Land transportation waybill
A document issued by a carrier that provides details and instructions for shipment of goods. It includes the name of the sender (consignor) and recipient (consignee), the point of origin of the shipment, its destination, and the route are displayed.
- Widely used in north America for overland shipments
- Short form contract of carriage that refers to terms and conditions in the carrier’s tariff
- A waybill is a non-negotiable bill and is never consigned “to order”
Uniform Bill of Lading
A uniform bill of lading is an agreement between an exporter and a carrier regarding property to be transported. The uniform bill of lading provides basic information about the shipment such as the shipper and recipient’s names and the shipment’s origin and destination.

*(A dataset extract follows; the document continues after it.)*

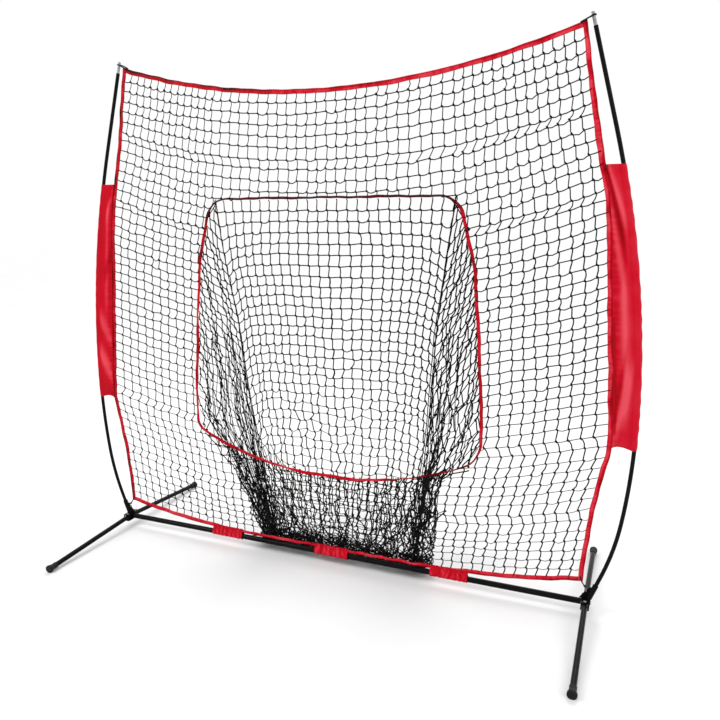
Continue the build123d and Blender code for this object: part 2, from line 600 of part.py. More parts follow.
for side, name in ((-1, "left"), (1, "right")):
    tip_top, up, out = tip_frame(side)
    back = Vector(0, 1, 0)
    groove = tip_top - up * GROOVE_DROP
    sewn = TAPE_T / 2 + LOOP_CORD_R + LOOP_END_GAP
    ends = [groove - out * LOOP_REACH - up * LOOP_FALL + back * sewn * k for k in (-1, 1)]
    sides = [groove - out * LOOP_NECK + back * (LOOP_R + LOOP_NECK_GAP) * k for k in (-1, 1)]
    turns = [groove + out * LOOP_R + back * LOOP_R * k for k in (-1, 1)]
    turn_r = LOOP_R - LOOP_BEND_SLACK
    radii = [LOOP_SIDE_BEND_R, turn_r, turn_r, LOOP_SIDE_BEND_R]
    with BuildLine():
        path = FilletPolyline(ends[0], sides[0], turns[0], turns[1], sides[1], ends[1], radius=radii)
    with BuildPart() as loop_cord:
        with BuildSketch(Plane(origin=path @ 0, z_dir=path % 0)):
            Circle(LOOP_CORD_R)
        sweep(path=path)
    write(loop_cord, f"top_loop_cord_{name}")
    print_cord(f"top_loop_cord_{name}", path, LOOP_CORD_R, loop_cord, radii)

    ball = Vector(side * (HUB_X + BALL_DX), CORD_Y, BALL_Z)
    lead = Vector(side * LEAD_X, 0, LEAD_Z).normalized()
    ball_top = ball - lead * BALL_HALF
    route = [Vector(side * x, CORD_Y, z) for x, z in CORD_ROUTE] + [ball_top]
    radii = arc_radii(route)
    with BuildLine():
        path = FilletPolyline(*route, radius=radii)
    with BuildPart() as bottom_cord:
        with BuildSketch(Plane(origin=path @ 0, z_dir=path % 0)):
            Circle(CORD_R)
        sweep(path=path)
    write(bottom_cord, f"bottom_cord_{name}")
    print_cord(f"bottom_cord_{name}", path, CORD_R, bottom_cord, radii)

    lead = Vector(*(path % 1))
    with BuildPart() as cord_ball:
        with BuildSketch(Plane(origin=ball_top, z_dir=lead)):
            Circle(BALL_R)
        extrude(amount=2 * BALL_HALF)
        fillet(cord_ball.edges().filter_by(GeomType.CIRCLE), BALL_ROUND)
    write(cord_ball, f"cord_ball_{name}")

    hole = Vector(side * HOOK_HOLE_X, 0, HOOK_HOLE_Z)
    wire_start = ball_top + lead * 2 * BALL_HALF
    reach = Vector(0, -CORD_Y, 0)
    with BuildLine():
        path = FilletPolyline(wire_start, wire_start + lead * WIRE_RUN, hole - reach, hole + reach,
                              hole + reach + Vector(0, 0, WIRE_TAIL), radius=WIRE_BENDS)
    with BuildPart() as corner_hook:
        with BuildSketch(Plane(origin=path @ 0, z_dir=path % 0)):
            Circle(WIRE_R)
        sweep(path=path)
    write(corner_hook, f"corner_hook_{name}")
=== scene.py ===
import json
from math import acos, atan2, cos, exp, hypot, pi, radians, sin, sqrt, tan

import bpy
import numpy as np
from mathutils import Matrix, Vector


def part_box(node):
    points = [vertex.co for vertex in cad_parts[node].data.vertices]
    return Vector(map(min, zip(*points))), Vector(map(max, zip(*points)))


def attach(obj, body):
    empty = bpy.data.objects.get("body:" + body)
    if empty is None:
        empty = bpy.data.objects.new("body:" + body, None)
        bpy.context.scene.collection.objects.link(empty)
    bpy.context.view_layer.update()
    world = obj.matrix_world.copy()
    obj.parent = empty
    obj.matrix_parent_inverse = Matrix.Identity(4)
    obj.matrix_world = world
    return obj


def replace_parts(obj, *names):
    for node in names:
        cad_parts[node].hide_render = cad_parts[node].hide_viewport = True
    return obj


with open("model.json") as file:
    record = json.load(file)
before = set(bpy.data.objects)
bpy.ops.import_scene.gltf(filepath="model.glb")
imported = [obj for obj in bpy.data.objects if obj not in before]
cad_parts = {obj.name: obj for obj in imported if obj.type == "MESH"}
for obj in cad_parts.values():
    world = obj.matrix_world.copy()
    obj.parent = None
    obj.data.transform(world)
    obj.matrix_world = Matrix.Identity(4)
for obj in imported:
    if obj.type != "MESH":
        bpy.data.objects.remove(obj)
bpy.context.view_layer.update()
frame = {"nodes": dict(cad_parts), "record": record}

# Pitching target net. Metres, Z up. Heights called "above the bar" start at the crossbar's axis.
BAR_LOW, BAR_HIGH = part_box("crossbar_left")
BAR_Z = (BAR_LOW.z + BAR_HIGH.z) / 2
SIDES = ((-1, "left"), (1, "right"))

# ==== camera ====
CAMERA_AT = (1.1614, -2.5273, 1.4503)
TIPPED_DOWN, TURNED_LEFT = 0.1949, 0.3822      # radians
camera_data = bpy.data.cameras.new("camera")
camera_data.sensor_width = 36.0
camera_data.lens = 34.43
camera = bpy.data.objects.new("camera", camera_data)
camera.location = CAMERA_AT
camera.rotation_euler = (pi / 2 - TIPPED_DOWN, 0.0, TURNED_LEFT)
bpy.context.scene.collection.objects.link(camera)
bpy.context.scene.camera = camera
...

In addition, the document establishes the terms of the carrier’s liability, transport time frame, how to file a claim for a lost or damaged shipment, how insurance will be applied in the event of a claim and how the shipment may be stored or disposed of if the shipment is refused or is not deliverable
The hand tag is typically used when a truck driver shows up at a shipping dock or door for cargo pickup and fills in a form by hand – hence its name.
- Short form contract, with a brief note of certain terms and conditions.
- It is covered by the carrier’s liability limiy and refers to the carriers underlying tariff.
the hand tag is frequently used in the air freight and local carriage business by courier services and other electronically dispatched trucks that are hired to pick up cargo from shippers who did not prepare a uniform waybill for the driver to sign as a cargo receipt.